Conditions in camps in Vavuniya would not have been
ideal to meet the standards of the BBC anchorman but
this comparison with 'concentration camps' in the World
News programme - of the oldest international news
service which many still regard as 'independent' - was
unpardonable.
Were
the camps hastily set up in Vavuniya being compared with
the Belen or Treblinka Camps of Nazi Germany or even Abu
Gharaib or Guantanamo Bay which the British are still
actively associated with? Not even a novice reporter
could have made such a gaffe.
A few
days later another horrendous gaffe was made on the news
broadcast of al Jazeera, the 'independent' TV channel,
which is said to be favourable to the Third World. The
anchorman was on the same issue of displaced persons in
camps in Vavuniya. These displaced persons are now being
kept in places surrounded by 'razor wire'? he asked. By
'razor wire' in my opinion what was implied was 'barbed
wire,' a term commonly used by Sri Lankans.
Did
not these pundit and their backroom advisers not know of
the Sri Lankan IDPs plight that made world headlines for
weeks? A suicide bomber on one occasion had come in with
the IDPs and blown herself up killing many service
personnel and IDPs. A bus carrying IDPs had been shot
at. Didn't they consider that some sort of security was
required? In other countries is security imposed at such
refugee camps as lax as that at boy scout jamborees?
The
horror created by al Jazeera was perhaps more
devastating than the BBC. Here was a TV channel that
most
Third World viewers consider to be different to Western
channels. There appears to be no difference between this
TV channel whose key journalists are like those of other
Western channels except perhaps they are paid better
with petrodollars. The difference could only be
witnessed when Arab interests are focused on.
Why
the hostility
Why is
this seeming hostility of the Western journalists - not
all - towards Sri Lanka, particularly Sri Lankan
governments?
In my
opinion it goes back to a quarter century when India was
under 'Empress Indira Gandhi' as The Economist at that
time described her. India's relations with the West was
quite different to the cosy relations of today. Indira
Gandhi was with the other superpower, the
Soviet Union and she saw the West as a force destabilising
India
- the foreign hand.
Western media covering South Asia was stationed in
New Delhi
and Indira was viewing them with a jaundiced eye.

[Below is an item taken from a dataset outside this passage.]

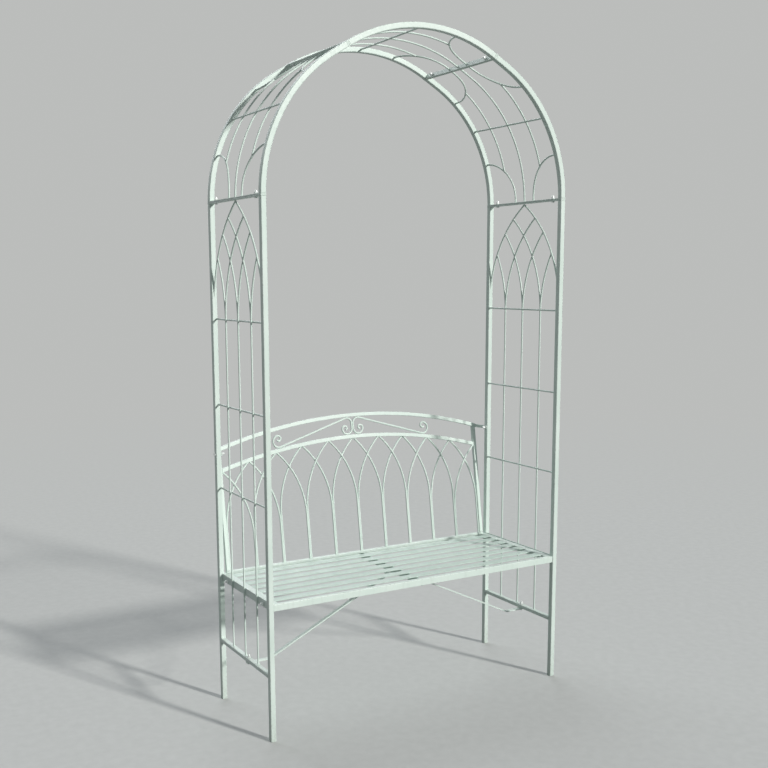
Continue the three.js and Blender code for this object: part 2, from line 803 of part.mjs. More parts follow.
// Two rods stand at each station, and one beside each end post. The two rods of an arch lean
// to the same side, every other arch to the front, so that each passes over its neighbours.
function backrestGrille(railReach) {
  const rodFlat = flatReach(arcadeRodSize, rodSides);
  const stationAt = (index) => bayWidth * (index - bayCount / 2);
  const rods = [];
  for (let index = 0; index <= bayCount; index += 1) {
    for (const direction of [-1, 1]) {
      const neighbour = index + direction;
      if (neighbour >= 0 && neighbour <= bayCount) {
        const atPost = index === 0 || index === bayCount;
        const start = atPost
          ? -direction * (backPostReach - backRailSize / 2 - clearance - rodFlat)
          : stationAt(index) + direction * (rodFlat - weldSink / 2);
        const layer = neighbour % 2 === 0 ? -1 : 1;
        rods.push(arcadeRod(start, stationAt(neighbour), layer));
      }
    }
  }
  const cuts = [middleRail.solid(railReach, clearance)];
  for (const [, side] of sides) cuts.push(backPost(side, clearance));
  return joined(rods).subtract(joined(cuts));
}

// A scroll is an S: a straight rod that is tangent to both curls, which wind inwards. The
// outer curl rests on the middle rail. The taller inner curl fills the space between the rails
// and stands against the other scroll's.
function scroll(side) {
  const rest = clearance + scrollRodSize / 2;
  const outerRise = (outerCurlRadius + rest) / Math.cos(middleRail.slopeAt(outerCurlReach));
  const outer = new THREE.Vector2(
    outerCurlReach, middleRail.heightAt(outerCurlReach, backRailSize / 2) + outerRise,
  );
  const innerReach = (clearance + scrollRodSize) / 2 + innerCurlRadius;
  const ceiling = topRail.heightAt(innerReach, -backRailSize / 2) - rest;
  const floor = middleRail.heightAt(innerReach, backRailSize / 2) + rest;
  const inner = new THREE.Vector2(innerReach, ceiling - innerCurlRadius);
  const between = new THREE.Vector2().subVectors(inner, outer);
  const lean = Math.asin((outerCurlRadius + innerCurlRadius) / between.length());
  const heading = between.angle() - lean;
  const normal = new THREE.Vector2(-Math.sin(heading), Math.cos(heading));
  const outerTouch = outer.clone().addScaledVector(normal, outerCurlRadius);
  const innerTouch = inner.clone().addScaledVector(normal, -innerCurlRadius);
  const winding = (radius) => curlShares.map((share) => (
    { length: radius * share * quarterTurn, turn: quarterTurn }
  ));
  const downTurn = 3 * quarterTurn - heading;
  const innerRuns = [
    { length: innerCurlRadius * downTurn, turn: downTurn },
    { length: ceiling - floor - 2 * innerCurlRadius, turn: 0 },
    ...winding(innerCurlRadius),
  ];
  const outerCurl = new WalkedPath(
    outerTouch.x, outerTouch.y, heading + halfTurn, winding(outerCurlRadius),
  );
  const innerCurl = new WalkedPath(innerTouch.x, innerTouch.y, heading, innerRuns);
  const stopsOf = (path, sense) => path.marks(0, path.length, curlFacetTurn).map((mark) => {
    const { across, up, heading: course } = path.at(mark);
    return {
      point: new THREE.Vector3(side * across, 0, up),
      tangent: new THREE.Vector3(side * Math.cos(course), 0, Math.sin(course)).multiplyScalar(sense),
    };
  });
  const stops = [...stopsOf(outerCurl, -1).reverse(), ...stopsOf(innerCurl, 1)];
  return rodAlong(stops, scrollRodSize, scrollSides);
}

function addBackrest() {
  const leaning = new THREE.Group();
  leaning.position.set(0, backrestRow, backrestFoot);
  leaning.rotation.x = -backrestLean;
  seat.add(leaning);
  const half = backRailSize / 2;
  const railReach = backPostReach - half - clearance;
  const top = topRail.solid(backPostReach + half, 0);
  const topCut = topRail.solid(backPostReach + half + overrun, clearance);
  add('backrest_top_rail', top, paint, leaning);
  add('backrest_middle_rail', middleRail.solid(railReach, 0), paint, leaning);
  add('backrest_grille', backrestGrille(railReach), paint, leaning);
  for (const [sideName, side] of sides) {
    add(`backrest_${sideName}_post`, backPost(side, 0).subtract(topCut), paint, leaning);
    add(`backrest_${sideName}_scroll`, scroll(side), paint, leaning);
    add(`${sideName}_backrest_bracket`, bracket(side));
    const boltStart = new THREE.Vector3(side * (postReach + tubeSize / 2), postRow, bracketHeight);
    const inward = alongX.clone().multiplyScalar(-side);
    addBolt(`${sideName}_bracket_bolt`, boltStart, inward, tubeSize + clearance + bracketThickness);
  }
  const bottom = seatHeight + clearance;
  add('backrest_bottom_rail', bar(
    backPostReach + half, backrestRow, half, bottom, bottom + bottomRailTall,
  ));
}

// A bracket is a flat bar on edge. Its tabs lie on the inner face of the rear post and on the
// outer face of the backrest post.
function bracket(side) {
  const half = bracketThickness / 2;
  const postFace = insideReach - half;
  const backFace = backPostReach + backRailSize / 2 + clearance + half;
  const rise = bracketHeight - backrestFoot;
  const backRow = backrestRow + rise * Math.tan(backrestLean);
  const postFront = postRow - tubeSize / 2;
  const postBack = postRow + tubeSize / 2;
  const bendRow = backRow - bracketTail / 2;
  const slope = Math.atan2(postFace - backFace, bendRow - postBack);
  const bend = half * Math.tan(slope / 2);
  const outline = [
    [postFace - half, postFront], [postFace + half, postFront],
    [postFace + half, postBack + bend], [backFace + half, bendRow + bend],
    [backFace + half, bendRow + bracketTail], [backFace - half, bendRow + bracketTail],
    [backFace - half, bendRow - bend], [postFace - half, postBack - bend],
  ].map(([x, y]) => new THREE.Vector2(side * x, y));
  const strap = plate(outline, bracketHeight - bracketTall / 2, bracketTall);
  const centre = new THREE.Vector3(side * postFace, postRow, bracketHeight);
  return strap.subtract(hole(centre, alongX, half));
}

addSidePanels();
addArch();
addSeat();
addBackrest();

const bounds = new THREE.Box3().setFromObject(seat);
seat.position.y = -(bounds.min.y + bounds.max.y) / 2;

export default seat;
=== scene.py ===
import math
from itertools import pairwise

import bmesh
import bpy
from mathutils import Matrix, Vector


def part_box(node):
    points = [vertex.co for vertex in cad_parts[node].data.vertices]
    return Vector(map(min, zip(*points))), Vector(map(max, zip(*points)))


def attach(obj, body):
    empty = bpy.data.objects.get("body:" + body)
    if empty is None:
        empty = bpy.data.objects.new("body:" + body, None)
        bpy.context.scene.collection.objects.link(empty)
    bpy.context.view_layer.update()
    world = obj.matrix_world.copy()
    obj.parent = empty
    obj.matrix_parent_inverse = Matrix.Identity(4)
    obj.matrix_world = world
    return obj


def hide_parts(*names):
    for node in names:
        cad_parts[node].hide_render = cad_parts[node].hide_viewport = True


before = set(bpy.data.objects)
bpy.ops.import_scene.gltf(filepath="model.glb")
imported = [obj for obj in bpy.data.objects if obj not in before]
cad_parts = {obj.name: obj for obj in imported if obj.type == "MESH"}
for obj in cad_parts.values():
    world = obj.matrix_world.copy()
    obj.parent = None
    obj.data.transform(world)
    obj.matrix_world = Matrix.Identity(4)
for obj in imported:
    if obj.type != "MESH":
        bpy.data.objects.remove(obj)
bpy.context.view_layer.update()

MM = 0.001
FULL, HALF, QUARTER = 2 * math.pi, math.pi, math.pi / 2  # turns, in radians

# Whole seat
SPAN = 1130  # between the left and right post axes
DEPTH = 385  # between the front and rear post axes
JOINT_HEIGHT = 1700  # where the arch is bolted on the side panels
SEAT_HEIGHT = 450  # top of the slats

# Fits
CLEARANCE = 0.3  # between two pieces that rest on each other
ROD_LAP = 0.4  # how far welded rods sink into each other
OVERRUN = 3  # how far a hidden rod end runs into what covers it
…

However, the Sri Lankan situation gave an opportunity
for the Indian bureaucracy and intelligence (RAW) to use
the Western media in New Delhi's interest.
What
happened in
New Delhi
can only be surmised but in Colombo we saw Indian
officials particularly those identified as being RAW -
Research and Analysis Wing - having close relations with
the newly arrived international correspondents in
Colombo. Some of these Western correspondents were
themselves quite raw to the profession having been sent
out after a brief stint in provincial newspapers.
These
young journalists were cultivated quite openly by Indian
agents who helped them very greatly in their
professional assignments. An information/intelligence
network sprang up in the north and east through which
any incident in the north and east was flashed to
Colombo
within minutes. All what the international hot shots
living comfortably in Colombo's hotels such as the then
Ramada Hotel or Galle Face Hotel had to do was to
transmit the messages immediately to their headquarters
in world capitals to be disseminated around the globe.
Some
of these reports that went against the Sri Lankan
government forces were true, particularly when raw Sri
Lankan recruits ran amuck against civilians but on the
whole news packaged by RAW was against the Sri Lankan
government leading to charges of genocide against the
Tamils.
Genocide charge
Against this backdrop were the attempts made at Geneva
to raise resolutions of genocide against
Sri Lanka
actively backed by India and also new found friends in
the West -
America
and European nations. Signs were beginning to show of
the emergence of a burgeoning Indian middle class with
market potential of about 350 million and even Ronald
Reagan during the tail end of his administration could
not resist.
A
fallout of this
New Delhi
endeavour is the tainting of Sri Lanka for a quarter
century - the rights of the minorities were being
deliberately suppressed while the atrocities of
terrorists were treated with indulgence. There is much
more to this theory of an New Delhi conspiracy where
newly created think tanks disseminated the journalistic
shorthand to explain it all - 'Sinhala majority
through centuries have been suppressing the Tamil
minority and this is all ordained in a historical text
the Mahavamsa where the Sinhala Buddhists are the
'chosen race' to protect Buddhism in this island.
It
took a senior American journalist Barbra Crossette,
Bureau Chief of The New York Times to say that this
'journalist shorthand' was too simplistic an explanation
to a rather complex problem.
Sri Lanka
vs. The World
Nonetheless the problem exists and however much our Sri
Lankan defenders lambaste the international media it
will be of no effect. Some of the criticism is justified
but on the whole the reportage has been biased. What
critics could do is not to continue with their spite and
venom but try to remedy the situation. A handful of Sri
Lankan critics cannot take on the powerful Western
media.
To
accuse Western journalists of being bribed by terrorists
is to throw fuel into the fire. Those who know
journalists realise very well that the best way to
'bribe' them is not with material gains but to provide
them with exclusive stories. A few experienced advisors
in the state media outfit know this very well but they
would be stepping out of line and risk being called
'traitors.'
Its
time to check the hubris of stout defenders of the
Rajapakse faith and instead begin thinking afresh of
making friends and influencing people.